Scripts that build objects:
########################################
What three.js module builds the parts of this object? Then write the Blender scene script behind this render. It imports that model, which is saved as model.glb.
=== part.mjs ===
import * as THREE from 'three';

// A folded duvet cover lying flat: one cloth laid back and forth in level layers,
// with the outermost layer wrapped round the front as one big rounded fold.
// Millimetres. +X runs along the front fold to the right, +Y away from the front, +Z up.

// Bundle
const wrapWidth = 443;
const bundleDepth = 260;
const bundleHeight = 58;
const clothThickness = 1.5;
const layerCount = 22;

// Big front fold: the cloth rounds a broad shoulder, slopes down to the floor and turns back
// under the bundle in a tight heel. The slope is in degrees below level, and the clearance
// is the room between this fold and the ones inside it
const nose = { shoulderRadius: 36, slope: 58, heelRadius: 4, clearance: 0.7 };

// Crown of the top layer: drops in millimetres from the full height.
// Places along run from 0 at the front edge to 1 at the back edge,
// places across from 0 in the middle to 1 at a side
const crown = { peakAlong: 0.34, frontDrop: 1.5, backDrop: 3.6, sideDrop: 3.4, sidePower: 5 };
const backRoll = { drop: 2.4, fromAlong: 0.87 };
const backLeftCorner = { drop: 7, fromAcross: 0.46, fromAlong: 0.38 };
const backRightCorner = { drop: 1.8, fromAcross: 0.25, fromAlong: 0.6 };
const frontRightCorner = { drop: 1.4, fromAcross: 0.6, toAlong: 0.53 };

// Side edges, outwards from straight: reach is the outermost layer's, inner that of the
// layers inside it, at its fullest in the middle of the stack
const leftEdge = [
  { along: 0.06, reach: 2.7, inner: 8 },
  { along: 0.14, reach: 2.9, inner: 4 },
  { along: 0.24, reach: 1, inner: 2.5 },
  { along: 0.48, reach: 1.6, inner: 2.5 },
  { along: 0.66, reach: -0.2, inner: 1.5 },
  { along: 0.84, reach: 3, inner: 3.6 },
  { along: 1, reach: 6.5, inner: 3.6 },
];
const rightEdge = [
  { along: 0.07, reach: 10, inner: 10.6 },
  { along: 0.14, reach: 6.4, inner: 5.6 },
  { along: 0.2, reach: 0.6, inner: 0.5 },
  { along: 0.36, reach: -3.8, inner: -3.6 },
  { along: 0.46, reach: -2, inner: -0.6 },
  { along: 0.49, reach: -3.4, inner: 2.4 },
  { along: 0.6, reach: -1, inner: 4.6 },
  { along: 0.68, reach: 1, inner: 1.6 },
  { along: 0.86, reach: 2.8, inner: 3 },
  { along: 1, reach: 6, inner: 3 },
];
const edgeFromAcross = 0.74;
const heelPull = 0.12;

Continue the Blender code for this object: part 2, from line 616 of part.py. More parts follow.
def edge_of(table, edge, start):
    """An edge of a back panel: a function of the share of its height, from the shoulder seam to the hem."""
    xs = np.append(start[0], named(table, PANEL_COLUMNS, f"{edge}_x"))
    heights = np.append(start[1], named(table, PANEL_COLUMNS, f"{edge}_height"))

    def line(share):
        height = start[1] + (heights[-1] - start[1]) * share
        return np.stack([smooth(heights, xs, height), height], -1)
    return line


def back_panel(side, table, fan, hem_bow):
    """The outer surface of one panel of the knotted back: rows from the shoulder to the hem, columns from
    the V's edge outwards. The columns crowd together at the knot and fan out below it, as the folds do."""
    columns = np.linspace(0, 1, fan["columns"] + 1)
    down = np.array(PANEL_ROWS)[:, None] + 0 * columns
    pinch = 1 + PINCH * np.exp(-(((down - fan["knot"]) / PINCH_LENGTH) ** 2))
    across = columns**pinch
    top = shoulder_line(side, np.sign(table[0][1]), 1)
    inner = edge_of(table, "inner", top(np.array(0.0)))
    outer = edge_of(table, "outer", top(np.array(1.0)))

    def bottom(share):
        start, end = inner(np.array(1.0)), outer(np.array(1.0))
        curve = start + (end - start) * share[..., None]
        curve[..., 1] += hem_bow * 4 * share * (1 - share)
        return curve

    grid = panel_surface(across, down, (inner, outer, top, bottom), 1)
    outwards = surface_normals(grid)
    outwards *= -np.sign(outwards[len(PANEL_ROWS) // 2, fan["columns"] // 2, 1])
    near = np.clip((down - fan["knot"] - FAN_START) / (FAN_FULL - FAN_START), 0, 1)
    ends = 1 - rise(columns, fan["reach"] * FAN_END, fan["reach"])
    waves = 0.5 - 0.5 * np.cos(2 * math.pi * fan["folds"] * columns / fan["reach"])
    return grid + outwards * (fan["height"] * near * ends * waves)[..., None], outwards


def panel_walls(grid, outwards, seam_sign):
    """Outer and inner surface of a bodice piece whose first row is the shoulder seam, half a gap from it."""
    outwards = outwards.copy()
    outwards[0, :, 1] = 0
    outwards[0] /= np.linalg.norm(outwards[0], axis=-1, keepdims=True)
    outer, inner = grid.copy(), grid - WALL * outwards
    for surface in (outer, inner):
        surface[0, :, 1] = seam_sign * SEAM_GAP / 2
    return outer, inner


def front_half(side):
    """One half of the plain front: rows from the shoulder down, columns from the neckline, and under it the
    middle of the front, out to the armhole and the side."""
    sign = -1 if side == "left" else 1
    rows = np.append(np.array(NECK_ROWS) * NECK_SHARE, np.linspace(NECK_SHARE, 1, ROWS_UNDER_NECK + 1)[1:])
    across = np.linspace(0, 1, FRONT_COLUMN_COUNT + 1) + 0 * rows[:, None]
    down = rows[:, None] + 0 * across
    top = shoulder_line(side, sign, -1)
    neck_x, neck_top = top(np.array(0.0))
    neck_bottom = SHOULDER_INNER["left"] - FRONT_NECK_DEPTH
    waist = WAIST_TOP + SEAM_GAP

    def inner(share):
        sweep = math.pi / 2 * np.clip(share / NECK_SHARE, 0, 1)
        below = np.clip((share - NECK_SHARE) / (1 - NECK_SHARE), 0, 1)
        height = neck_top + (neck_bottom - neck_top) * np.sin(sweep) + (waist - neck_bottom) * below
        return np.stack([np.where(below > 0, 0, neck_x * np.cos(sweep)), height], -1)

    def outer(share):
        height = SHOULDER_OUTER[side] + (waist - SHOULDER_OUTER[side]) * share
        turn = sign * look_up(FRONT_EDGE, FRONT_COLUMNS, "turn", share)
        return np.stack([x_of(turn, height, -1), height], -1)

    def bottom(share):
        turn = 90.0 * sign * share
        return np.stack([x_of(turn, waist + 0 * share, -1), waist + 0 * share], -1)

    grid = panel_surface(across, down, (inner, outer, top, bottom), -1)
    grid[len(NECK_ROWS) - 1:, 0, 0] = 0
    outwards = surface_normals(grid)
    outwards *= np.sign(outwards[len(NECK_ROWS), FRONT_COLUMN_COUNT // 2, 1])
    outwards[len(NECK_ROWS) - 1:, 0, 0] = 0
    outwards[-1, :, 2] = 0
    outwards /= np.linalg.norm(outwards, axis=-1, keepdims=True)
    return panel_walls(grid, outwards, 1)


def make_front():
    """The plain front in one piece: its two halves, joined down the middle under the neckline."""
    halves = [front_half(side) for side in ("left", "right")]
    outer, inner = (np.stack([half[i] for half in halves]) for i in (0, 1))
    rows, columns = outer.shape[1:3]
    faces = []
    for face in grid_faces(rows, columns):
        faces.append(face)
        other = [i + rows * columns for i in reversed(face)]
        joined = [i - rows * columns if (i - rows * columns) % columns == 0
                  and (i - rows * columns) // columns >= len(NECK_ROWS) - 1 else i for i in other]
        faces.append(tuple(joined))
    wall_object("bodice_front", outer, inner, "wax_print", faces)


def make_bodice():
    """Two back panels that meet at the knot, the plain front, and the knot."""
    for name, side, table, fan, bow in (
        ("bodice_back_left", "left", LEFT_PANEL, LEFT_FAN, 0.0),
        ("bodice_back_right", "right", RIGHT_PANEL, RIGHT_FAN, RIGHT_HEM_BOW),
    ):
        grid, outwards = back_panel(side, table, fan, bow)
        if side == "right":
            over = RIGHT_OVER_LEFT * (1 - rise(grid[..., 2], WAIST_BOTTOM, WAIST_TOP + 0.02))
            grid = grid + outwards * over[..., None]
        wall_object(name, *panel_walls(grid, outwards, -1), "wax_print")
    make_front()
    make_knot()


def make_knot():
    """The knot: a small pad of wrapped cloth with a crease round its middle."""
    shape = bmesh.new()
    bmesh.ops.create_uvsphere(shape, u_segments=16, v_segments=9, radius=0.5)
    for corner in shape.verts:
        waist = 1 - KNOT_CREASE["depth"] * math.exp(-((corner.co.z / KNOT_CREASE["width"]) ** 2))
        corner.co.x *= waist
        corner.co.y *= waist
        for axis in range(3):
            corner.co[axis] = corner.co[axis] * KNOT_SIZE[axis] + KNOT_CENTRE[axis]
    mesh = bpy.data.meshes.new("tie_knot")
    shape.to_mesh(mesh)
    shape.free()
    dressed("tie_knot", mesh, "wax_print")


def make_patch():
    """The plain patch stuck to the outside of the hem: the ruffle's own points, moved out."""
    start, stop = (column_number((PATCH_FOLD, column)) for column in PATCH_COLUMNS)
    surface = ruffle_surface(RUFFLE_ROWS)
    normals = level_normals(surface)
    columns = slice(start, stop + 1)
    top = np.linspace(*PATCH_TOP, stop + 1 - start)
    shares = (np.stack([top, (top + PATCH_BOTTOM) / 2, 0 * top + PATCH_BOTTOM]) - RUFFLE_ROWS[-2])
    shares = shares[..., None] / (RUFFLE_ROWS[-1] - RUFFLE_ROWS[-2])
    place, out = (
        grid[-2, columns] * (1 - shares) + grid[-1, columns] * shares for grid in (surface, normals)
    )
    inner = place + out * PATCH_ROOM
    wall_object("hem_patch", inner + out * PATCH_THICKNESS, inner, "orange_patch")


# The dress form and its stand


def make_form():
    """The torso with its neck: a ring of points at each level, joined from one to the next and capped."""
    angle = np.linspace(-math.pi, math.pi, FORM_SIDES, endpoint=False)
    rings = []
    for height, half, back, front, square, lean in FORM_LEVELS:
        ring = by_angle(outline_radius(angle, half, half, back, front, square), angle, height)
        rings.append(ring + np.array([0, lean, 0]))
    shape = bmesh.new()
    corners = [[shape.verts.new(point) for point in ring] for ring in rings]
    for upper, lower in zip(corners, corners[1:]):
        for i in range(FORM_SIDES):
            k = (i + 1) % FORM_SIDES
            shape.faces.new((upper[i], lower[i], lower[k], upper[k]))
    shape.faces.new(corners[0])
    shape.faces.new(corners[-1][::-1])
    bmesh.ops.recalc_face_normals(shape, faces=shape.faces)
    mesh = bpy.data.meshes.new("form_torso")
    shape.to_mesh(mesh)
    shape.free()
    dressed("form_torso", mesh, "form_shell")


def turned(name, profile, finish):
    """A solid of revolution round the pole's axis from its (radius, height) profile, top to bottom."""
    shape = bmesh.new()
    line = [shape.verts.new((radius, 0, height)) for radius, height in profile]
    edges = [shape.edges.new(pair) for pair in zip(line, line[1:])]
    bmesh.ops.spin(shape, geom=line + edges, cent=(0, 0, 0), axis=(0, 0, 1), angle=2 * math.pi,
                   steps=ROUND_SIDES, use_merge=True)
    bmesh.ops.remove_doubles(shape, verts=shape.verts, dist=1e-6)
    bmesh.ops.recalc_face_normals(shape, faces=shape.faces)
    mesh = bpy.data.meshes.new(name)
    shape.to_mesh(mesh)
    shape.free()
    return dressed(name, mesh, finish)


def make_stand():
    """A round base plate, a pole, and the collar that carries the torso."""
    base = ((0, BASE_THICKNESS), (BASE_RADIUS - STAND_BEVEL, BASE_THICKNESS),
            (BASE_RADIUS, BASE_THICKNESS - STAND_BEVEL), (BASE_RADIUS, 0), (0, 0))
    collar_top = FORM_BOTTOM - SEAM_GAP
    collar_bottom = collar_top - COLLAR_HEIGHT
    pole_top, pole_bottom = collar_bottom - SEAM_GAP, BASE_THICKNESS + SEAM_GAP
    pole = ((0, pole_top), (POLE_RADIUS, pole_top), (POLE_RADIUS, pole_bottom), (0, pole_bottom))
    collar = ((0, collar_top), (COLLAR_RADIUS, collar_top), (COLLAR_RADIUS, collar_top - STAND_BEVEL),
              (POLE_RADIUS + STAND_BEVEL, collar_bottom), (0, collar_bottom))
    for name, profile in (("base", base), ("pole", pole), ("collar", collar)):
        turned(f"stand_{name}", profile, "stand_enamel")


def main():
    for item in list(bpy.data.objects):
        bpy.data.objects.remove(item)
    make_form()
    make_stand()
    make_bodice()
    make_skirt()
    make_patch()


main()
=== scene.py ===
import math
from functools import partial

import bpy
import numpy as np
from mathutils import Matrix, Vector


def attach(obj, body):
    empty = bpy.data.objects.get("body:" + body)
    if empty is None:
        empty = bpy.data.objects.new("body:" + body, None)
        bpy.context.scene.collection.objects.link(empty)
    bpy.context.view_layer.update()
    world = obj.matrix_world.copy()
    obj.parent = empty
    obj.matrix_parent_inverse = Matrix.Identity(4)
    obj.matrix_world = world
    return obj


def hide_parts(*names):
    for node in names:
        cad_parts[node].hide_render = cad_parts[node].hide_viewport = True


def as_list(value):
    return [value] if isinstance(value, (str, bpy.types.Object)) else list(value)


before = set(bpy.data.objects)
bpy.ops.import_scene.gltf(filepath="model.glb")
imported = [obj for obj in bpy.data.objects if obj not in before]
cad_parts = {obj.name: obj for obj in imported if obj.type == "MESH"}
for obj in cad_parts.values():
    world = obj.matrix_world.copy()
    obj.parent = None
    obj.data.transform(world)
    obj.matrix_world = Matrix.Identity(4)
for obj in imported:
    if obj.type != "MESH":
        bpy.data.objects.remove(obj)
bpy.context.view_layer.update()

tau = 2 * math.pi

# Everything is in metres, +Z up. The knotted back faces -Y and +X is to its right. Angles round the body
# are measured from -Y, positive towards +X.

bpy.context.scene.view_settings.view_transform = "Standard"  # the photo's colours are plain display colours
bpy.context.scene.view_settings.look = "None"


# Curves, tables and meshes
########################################
Starting at the line that contains "before = set(bpy.data.objects)", retype each line through the end of the listing above and nothing else.

before = set(bpy.data.objects)
bpy.ops.import_scene.gltf(filepath="model.glb")
imported = [obj for obj in bpy.data.objects if obj not in before]
cad_parts = {obj.name: obj for obj in imported if obj.type == "MESH"}
for obj in cad_parts.values():
    world = obj.matrix_world.copy()
    obj.parent = None
    obj.data.transform(world)
    obj.matrix_world = Matrix.Identity(4)
for obj in imported:
    if obj.type != "MESH":
        bpy.data.objects.remove(obj)
bpy.context.view_layer.update()

tau = 2 * math.pi

# Everything is in metres, +Z up. The knotted back faces -Y and +X is to its right. Angles round the body
# are measured from -Y, positive towards +X.

bpy.context.scene.view_settings.view_transform = "Standard"  # the photo's colours are plain display colours
bpy.context.scene.view_settings.look = "None"


# Curves, tables and meshes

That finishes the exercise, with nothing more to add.